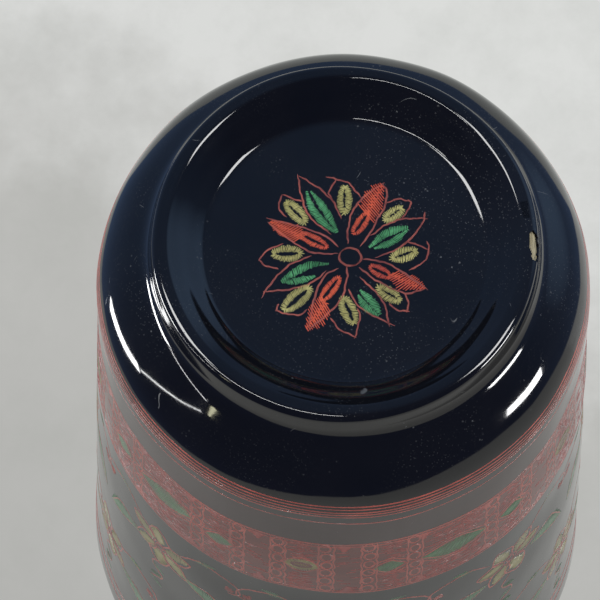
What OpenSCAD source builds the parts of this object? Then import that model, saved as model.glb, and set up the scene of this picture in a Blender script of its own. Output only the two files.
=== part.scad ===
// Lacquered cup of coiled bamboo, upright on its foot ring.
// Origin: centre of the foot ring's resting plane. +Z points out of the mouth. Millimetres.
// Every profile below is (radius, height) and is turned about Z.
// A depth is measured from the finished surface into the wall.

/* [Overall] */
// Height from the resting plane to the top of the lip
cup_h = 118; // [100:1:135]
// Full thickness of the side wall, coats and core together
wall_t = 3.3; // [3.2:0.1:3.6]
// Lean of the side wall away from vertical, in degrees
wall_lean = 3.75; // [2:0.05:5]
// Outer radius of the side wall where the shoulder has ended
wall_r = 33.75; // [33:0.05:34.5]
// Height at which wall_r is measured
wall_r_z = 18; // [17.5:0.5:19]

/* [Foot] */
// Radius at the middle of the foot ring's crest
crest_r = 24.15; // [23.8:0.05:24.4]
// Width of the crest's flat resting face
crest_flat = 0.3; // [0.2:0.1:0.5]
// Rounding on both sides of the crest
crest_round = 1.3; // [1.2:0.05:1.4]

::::

SHORT PROBLEM -
Your task is to quote the listing above word for word.

SOLUTION FOR THIS EXERCISE -
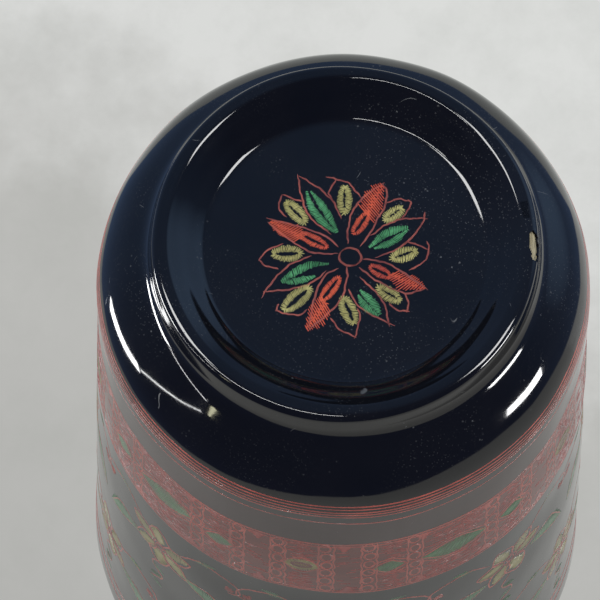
What OpenSCAD source builds the parts of this object? Then import that model, saved as model.glb, and set up the scene of this picture in a Blender script of its own. Output only the two files.
=== part.scad ===
// Lacquered cup of coiled bamboo, upright on its foot ring.
// Origin: centre of the foot ring's resting plane. +Z points out of the mouth. Millimetres.
// Every profile below is (radius, height) and is turned about Z.
// A depth is measured from the finished surface into the wall.

/* [Overall] */
// Height from the resting plane to the top of the lip
cup_h = 118; // [100:1:135]
// Full thickness of the side wall, coats and core together
wall_t = 3.3; // [3.2:0.1:3.6]
// Lean of the side wall away from vertical, in degrees
wall_lean = 3.75; // [2:0.05:5]
// Outer radius of the side wall where the shoulder has ended
wall_r = 33.75; // [33:0.05:34.5]
// Height at which wall_r is measured
wall_r_z = 18; // [17.5:0.5:19]

/* [Foot] */
// Radius at the middle of the foot ring's crest
crest_r = 24.15; // [23.8:0.05:24.4]
// Width of the crest's flat resting face
crest_flat = 0.3; // [0.2:0.1:0.5]
// Rounding on both sides of the crest
crest_round = 1.3; // [1.2:0.05:1.4]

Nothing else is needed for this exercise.